Расстрельная команда
От возрастающей гаммы жестокости, от всей этой картинки греческой хунты, разгоняющей студентов в черно-белой «Хронике дня» в «Титане», пострадали, прежде всего, системные либералы. Не только они, конечно, но они, как пограничные столбы на нейтральной полосе, прежде всего. Только что там ещё росли какие-то необычайно красоты цветы вместе с репейником и чертополохом, можно было спорить, а если не они, то кто тогда олицетворял бы степенную вменяемость и рутинную сдержанность попутавшей берега власти. А тут раз — и они уже понуро ждут первой оплеухи от тех, кто в незапамятные времена, именовался «мировым сообществом». Богомолову стоит опасаться демонстраций протеста на его зарубежных гастролях, как это происходит у Гергиева, если эти гастроли, конечно, будут; но не только он внезапно обрёл статус «соловья Генштаба в сухарях и маринаде». Весь слой как в ночном кошмаре увидел себя в зеркале в эсэсовском мундире и фуражке с высокой тульей и с ужасом заметил вспышки фотокамер: то, что они кокетничали с создателями лагерей смерти, узнала публика.
Понятно, что сдвинутые границы радикально изменили позиции не только их. Ведь избиение лежащих (из благородных целей, сказал бы я, да не могу), эти крики: «бей по коленям», — это были удары не по беззащитным тонким щиколоткам ботаников, спасавших пожилого человека, не по лежащим в пыли манекенам суверенной демократии, выкинутым за ненадобностью, а по государственному слою, персонифицированному в разных биографиях и позициях людей на подсосе режима. А чтобы не было сомнений, что это не карикатурная греческая хунта или полиция Пиночета с недосыпа, — родной и для Пушкина русский мат, как check in или невольное уточнение геолокации.
Некоторое время назад была модна тема люстрации и будущих наказаний в России будущего, и, казалось бы, резонно звучали призывы различать тех, кто принимал переломные геополитические решения, и так сказать, обыкновенных конформистов, которые просто наваривают на патриотической или великодержавной волне, как обыкновенные серфингисты. В качестве возражения звучало: многое зависит, от того уровня преступности, к которому сумеет спуститься режим.
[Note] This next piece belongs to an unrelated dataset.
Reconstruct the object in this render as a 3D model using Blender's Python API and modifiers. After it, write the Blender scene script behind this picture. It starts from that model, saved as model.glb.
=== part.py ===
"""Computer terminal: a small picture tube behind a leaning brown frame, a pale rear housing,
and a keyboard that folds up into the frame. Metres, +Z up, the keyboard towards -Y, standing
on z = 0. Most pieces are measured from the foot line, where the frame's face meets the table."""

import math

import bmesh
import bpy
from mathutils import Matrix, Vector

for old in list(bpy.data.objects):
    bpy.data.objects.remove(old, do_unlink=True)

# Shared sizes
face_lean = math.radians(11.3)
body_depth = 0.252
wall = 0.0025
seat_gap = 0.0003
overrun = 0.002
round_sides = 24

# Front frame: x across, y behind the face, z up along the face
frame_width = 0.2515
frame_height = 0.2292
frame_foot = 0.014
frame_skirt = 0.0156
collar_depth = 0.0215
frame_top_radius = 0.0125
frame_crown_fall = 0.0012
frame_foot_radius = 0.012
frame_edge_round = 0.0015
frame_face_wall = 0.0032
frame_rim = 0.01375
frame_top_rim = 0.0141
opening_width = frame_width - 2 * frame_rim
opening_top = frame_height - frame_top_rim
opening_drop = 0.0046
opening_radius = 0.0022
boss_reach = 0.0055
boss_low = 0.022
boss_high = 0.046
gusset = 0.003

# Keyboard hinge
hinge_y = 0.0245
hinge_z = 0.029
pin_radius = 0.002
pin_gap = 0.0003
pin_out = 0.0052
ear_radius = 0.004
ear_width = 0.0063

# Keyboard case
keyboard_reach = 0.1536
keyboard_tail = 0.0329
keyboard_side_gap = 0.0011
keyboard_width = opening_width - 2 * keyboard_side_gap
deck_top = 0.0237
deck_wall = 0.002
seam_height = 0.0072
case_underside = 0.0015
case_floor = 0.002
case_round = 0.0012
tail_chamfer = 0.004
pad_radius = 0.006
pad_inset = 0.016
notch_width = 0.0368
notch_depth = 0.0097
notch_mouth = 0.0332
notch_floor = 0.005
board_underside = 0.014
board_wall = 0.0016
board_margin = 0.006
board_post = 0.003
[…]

Потому что при одном уровне соучастие начинается с высоты благонамеренности, а в другом — с того уровня, которого в другом случае хватило бы для обыкновенной люстрации.
Закрытые лица, как наивно показалось кому-то, надежно защищают исполнителей, делая их анонимами. Но это фиктивная анонимность, просто ответственность с личности козла отпущения переходит на корпорацию. Вся корпорация исполнителей (как и корпорация отдающих приказ, и корпорация, занимающаяся предоставлением услуг легитимности первым и вторым) оказывается под ударом. Сплошным, как солнечное затмение. И это тот случай, когда эхо выстрелов расстрельной команды слышно не только в отдаленных горах.
Я не преувеличиваю долговременность влияния произошедших событий: власть умеет переключать внимание на пожары, расстрел посетителей супермаркета в Техасе и Бари Алибасова с жидкостью «Крот» за пазухой. Но общественное восприятие подчиняется законам массовой культуры. Если фильм начинается с убийства жены и дочери героя, проницательный зритель понимает, что это нужно, дабы Том Хэнкс в широкополой шляпе с бОльшими основаниями и беспощадностью наказывал плохих парней, потому что лицензию на кровь он уже получил в первых кадрах ленты.
Я ничего не скажу о победе добра над злом, я в неё не верю, в российских обстоятельствах для этого ещё меньше оснований, чем где бы то ни было ещё. Я готов сомневаться в возможность победы постсоветских либералов, тем более в идеалистических формах правого либерализма, но речь не о победе добра над злом, а в том, что политическим силам, вообще-то находящимся по большей части вне этической парадигмы, редко удаётся предстать в костюме почти театрализованного и малодостоверного зла. Российской власти это, кажется, удаётся. Возможно, и некоторым из нас удастся досмотреть этот ролик до титров на экране.